::: Data extract

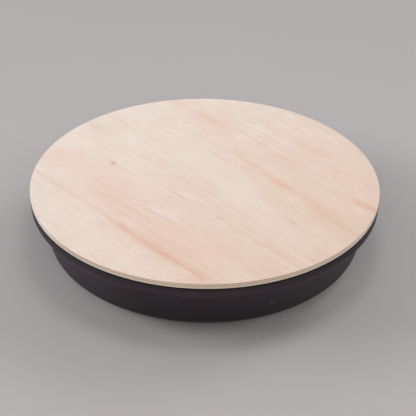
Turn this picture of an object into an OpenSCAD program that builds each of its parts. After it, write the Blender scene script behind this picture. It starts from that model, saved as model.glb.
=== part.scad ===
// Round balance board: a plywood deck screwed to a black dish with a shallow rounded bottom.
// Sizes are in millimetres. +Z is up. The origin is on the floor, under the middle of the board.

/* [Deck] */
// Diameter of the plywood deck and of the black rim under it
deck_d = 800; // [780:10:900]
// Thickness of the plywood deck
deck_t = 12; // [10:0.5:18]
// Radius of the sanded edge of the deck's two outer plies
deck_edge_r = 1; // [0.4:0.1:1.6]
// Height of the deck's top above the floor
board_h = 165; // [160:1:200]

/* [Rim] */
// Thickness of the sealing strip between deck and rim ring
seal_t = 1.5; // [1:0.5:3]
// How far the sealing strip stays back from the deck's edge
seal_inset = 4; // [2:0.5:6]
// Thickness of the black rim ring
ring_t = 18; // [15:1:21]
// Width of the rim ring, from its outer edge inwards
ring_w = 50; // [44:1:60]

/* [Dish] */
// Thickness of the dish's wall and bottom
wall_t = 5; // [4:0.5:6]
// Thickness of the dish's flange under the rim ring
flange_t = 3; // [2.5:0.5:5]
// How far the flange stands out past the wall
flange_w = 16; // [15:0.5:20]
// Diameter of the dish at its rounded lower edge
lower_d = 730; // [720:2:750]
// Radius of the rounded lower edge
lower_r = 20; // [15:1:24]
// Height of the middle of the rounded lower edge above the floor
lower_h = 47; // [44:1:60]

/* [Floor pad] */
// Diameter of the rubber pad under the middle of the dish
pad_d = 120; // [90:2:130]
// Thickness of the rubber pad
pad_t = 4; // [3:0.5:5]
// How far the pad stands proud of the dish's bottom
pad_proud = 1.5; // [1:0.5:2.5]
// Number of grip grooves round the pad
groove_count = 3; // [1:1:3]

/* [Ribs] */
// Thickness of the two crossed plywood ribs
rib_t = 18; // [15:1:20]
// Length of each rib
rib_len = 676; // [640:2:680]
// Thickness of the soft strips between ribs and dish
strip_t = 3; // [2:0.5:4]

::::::

Directive:
Return, please, the lines of the data from the first through the line containing "board_h = 165; // [160:1:200]", both kept, exactly as they stand and nothing more.

Right answer:
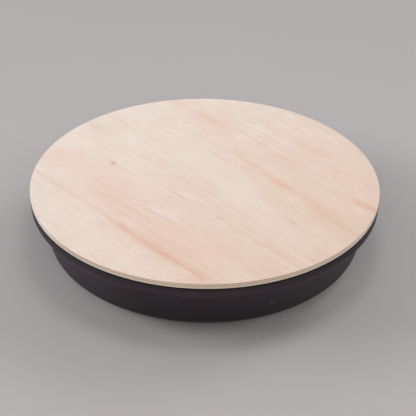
Turn this picture of an object into an OpenSCAD program that builds each of its parts. After it, write the Blender scene script behind this picture. It starts from that model, saved as model.glb.
=== part.scad ===
// Round balance board: a plywood deck screwed to a black dish with a shallow rounded bottom.
// Sizes are in millimetres. +Z is up. The origin is on the floor, under the middle of the board.

/* [Deck] */
// Diameter of the plywood deck and of the black rim under it
deck_d = 800; // [780:10:900]
// Thickness of the plywood deck
deck_t = 12; // [10:0.5:18]
// Radius of the sanded edge of the deck's two outer plies
deck_edge_r = 1; // [0.4:0.1:1.6]
// Height of the deck's top above the floor
board_h = 165; // [160:1:200]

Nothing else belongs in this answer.